REQUIREMENT | From the records below, copy out exactly the lines from the one containing "Continue the Blender" to the one containing "cheese: cream where", both included. Add nothing else.
[Start RECORDS SHOWN]
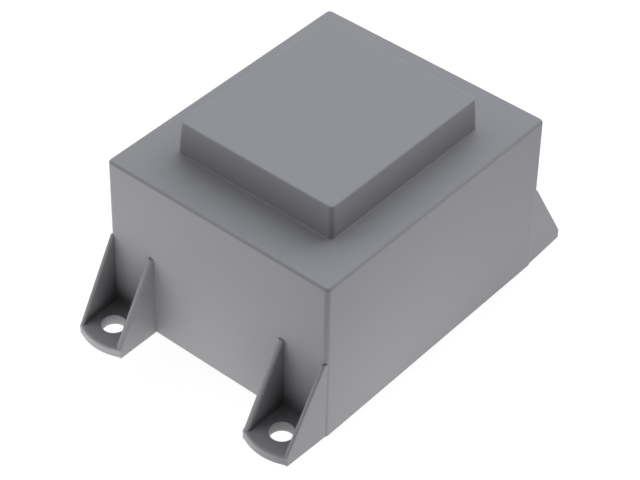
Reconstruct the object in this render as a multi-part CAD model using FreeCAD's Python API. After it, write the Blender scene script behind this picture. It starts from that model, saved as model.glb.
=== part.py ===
import FreeCAD, Part
import math
import os
from FreeCAD import Vector

# Encapsulated mains transformer for a printed circuit board.
# Millimetres, +Z up. The origin is the middle of the seating plane, under the housing's rim.
# X runs along the longer side, towards the lugs. The pins reach below z = 0.

# Laminations, the standard EI 60 sheet
sheet_length = 60.0
sheet_width = 50.0
centre_leg = 20.0
outer_leg = 10.0
yoke = 10.0
sheet_thickness = 0.5
sheet_count = 51

# Bobbin with two winding chambers
leg_gap = 0.2
tube_wall = 1.0
tube_corner = 1.0
flange_thickness = 1.2
flange_gap = 0.4
flange_end_gap = 0.2
flange_overhang = 7.5
flange_corner = 1.5
ledge_reach = 2.0
ledge_height = 2.4

# Windings, and the tapes between and over them
winding_build = 2.45
middle_tape = 0.1
cover_tape = 0.3
winding_gap = 0.1

# Terminal pins and their blocks
pins_per_row = 4
pin_pitch = 10.0
pin_row_span = 35.0
pin_diameter = 1.0
shank_diameter = 1.4
pin_out = 4.5
pin_tip = 0.4
stub_height = 6.0
stub_out = 2.6
block_margin = 3.0
block_floor = 3.4
block_gap = 0.2

# Lead-outs and solder
lead_diameter = 0.7
lead_gap = 0.05
lead_side_gap = 0.15
lead_inner_run = 4.0
lead_rise = 0.6
lead_bend = 1.1
solder_length = 1.6
solder_wall = 0.2

# Thermal cut-out
cutout_diameter = 2.4
cutout_length = 7.5
cutout_wire = 0.7
cutout_wire_length = 0.5
cutout_gap = 0.1

# Housing
wall = 1.8
top_wall = 1.8
core_gap = 0.2
draft = 0.3
corner_radius = 1.0
edge_radius = 0.6
resin_recess = 1.0
resin_cover = 1.0

# Plateau over the coil
coil_gap = 0.3
plateau_wall = 1.2
plateau_roof = 1.4
plateau_draft = 3.0
plateau_corner = 1.0
plateau_edge = 0.3
foot_radius = 0.2

# Screw lugs
hole_span_x = 75.6
hole_span_y = 43.2
hole_diameter = 5.0
pocket_width = 9.1
lug_thickness = 2.4
lug_shoulder = 4.3
lug_tip = 5.7
lug_taper = 2.2
lug_edge = 0.5
inner_gusset = 1.35
outer_gusset = 0.85
gusset_height = 18.7
gusset_crest = 0.4
gusset_edge = 0.55

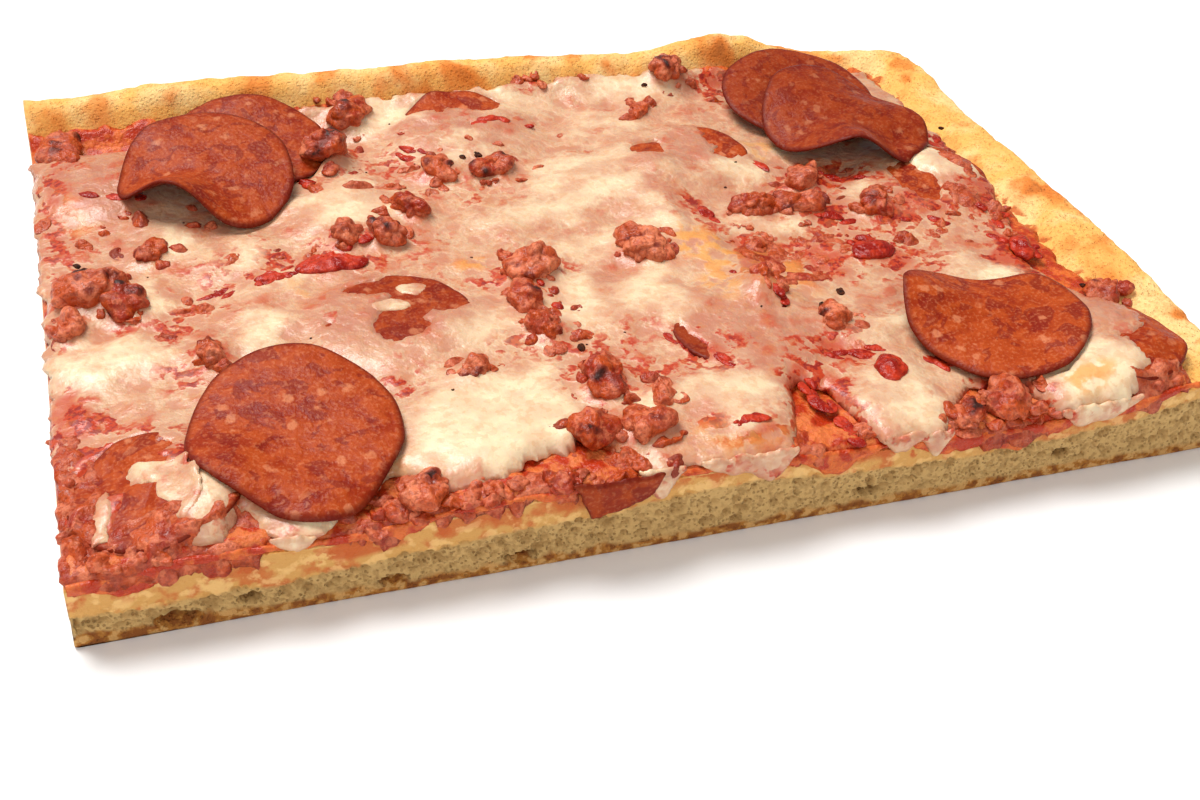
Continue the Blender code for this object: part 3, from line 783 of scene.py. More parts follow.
@dataclass(frozen=True)
class CheeseFinish:
    """Melted cheese: cream where thick, pinkish and greasy where thin."""

    pink: Colour = linear(194, 124, 96)
    warm: Colour = linear(212, 169, 134)
    cream: Colour = linear(240, 217, 178)
    shade: Colour = linear(224, 188, 148)
    stain: Colour = linear(190, 62, 26)
    deep_stain: Colour = linear(146, 26, 10)
    mauve: Colour = linear(180, 106, 84)
    lump: Colour = linear(190, 84, 48)
    gold: Colour = linear(230, 160, 78)
    fleck: Colour = linear(206, 128, 64)

    def build(self) -> Material:
        """Make the material, which reads the masks cream, stain, mauve, gold and lump."""
        paint = Paint("melted_cheese")
        marble = paint.grain(7.5, 3, 1.2)
        middle = paint.grain(3.2, 3, 1.5)
        fine = paint.grain(1.2, 4, 1.6)
        paint.colour = paint.mix(self.pink, self.warm, paint.spread(marble, -0.5, 0.7))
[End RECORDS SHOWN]
OUTPUT FOR THIS TASK |
Continue the Blender code for this object: part 3, from line 783 of scene.py. More parts follow.
@dataclass(frozen=True)
class CheeseFinish:
    """Melted cheese: cream where thick, pinkish and greasy where thin."""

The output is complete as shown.